What Art is All About

By: Scott Nisley

Pictured: The Birth of Venus by William Adolphe Bouguereau

Pictured: The Birth of Venus by William Adolphe Bouguereau

There’s a reason we look art. It has the power to move us. It has the power to open minds, they might truly see. It allows us the chance to see the natural beauty of this world and the majestic visions we only witness in our dreams. I truly believe that the biggest folly and disservice we can make to art, is to analyze it to death. If you read into art too heavily, you’ll kill it. The same way you kill a poem by overanalyzing the poet’s use of rhythm and meter. One must let art flow over them in order that they may appreciate it. That they might relate it to their own lives. If one studies a painting, scratches their head, and tries to figure out what it means, than they miss the point. Even Renoir said that if you have to get up and explain a piece of art, than it ceases to be art. We aren’t moved by the artist’s technical skill.

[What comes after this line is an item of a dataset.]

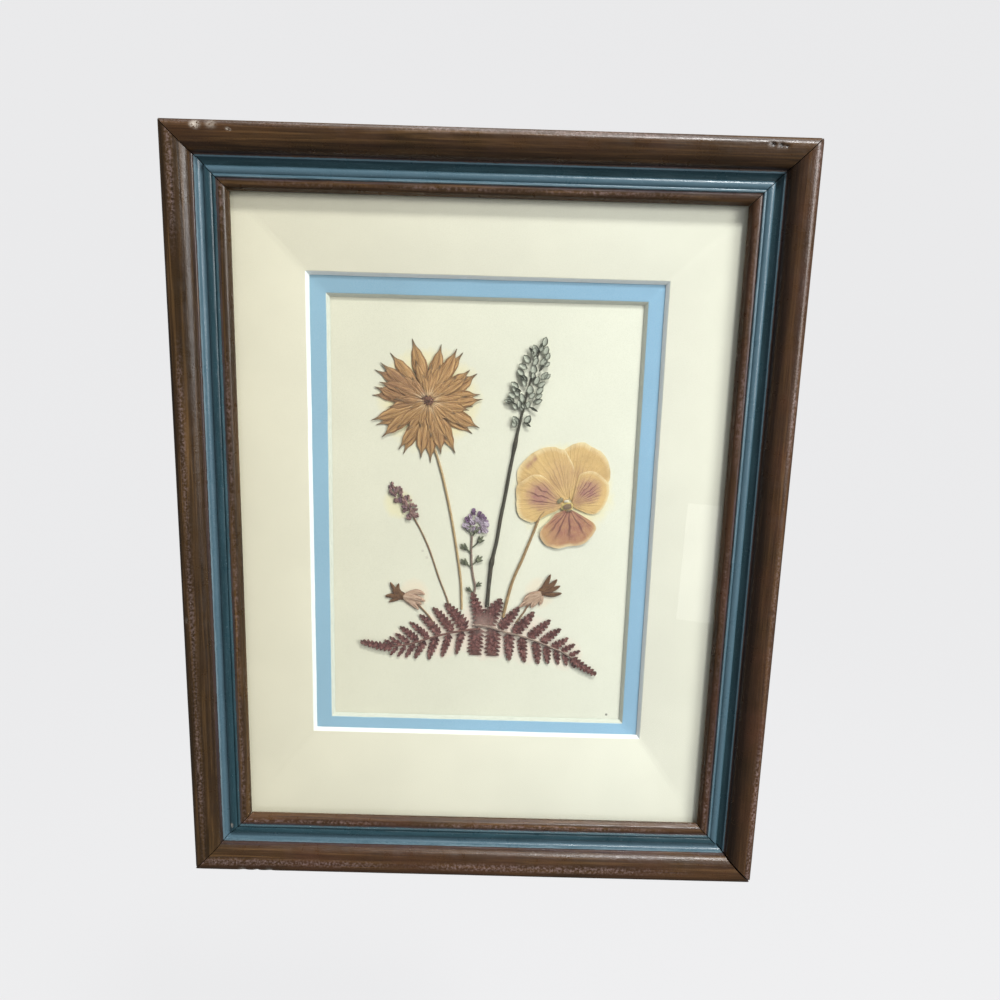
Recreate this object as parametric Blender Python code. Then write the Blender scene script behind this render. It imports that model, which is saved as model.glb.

We aren’t touched by the composition, or the artist’s use of scientific perspective. Now these aren’t bad things by nature. After all, they are relevant to the ones employing the techniques into their own works. But that feeling–the emotional connection we grasp within a painting, has nothing to do with that. What makes a grown man tear up at the sight of Michelangelo’s Pieta, or Bouguereau’s The Birth of Venus, isn’t something that can be explained away through research or analysis. It’s the stuff of intangibility, the eternal mystery no one can ever put into words. It’s like trying to explain the magic of love. It can’t be done. One has to feel it for themselves. And the only way to do that is to let go. To forget about thinking, and learn to feel again.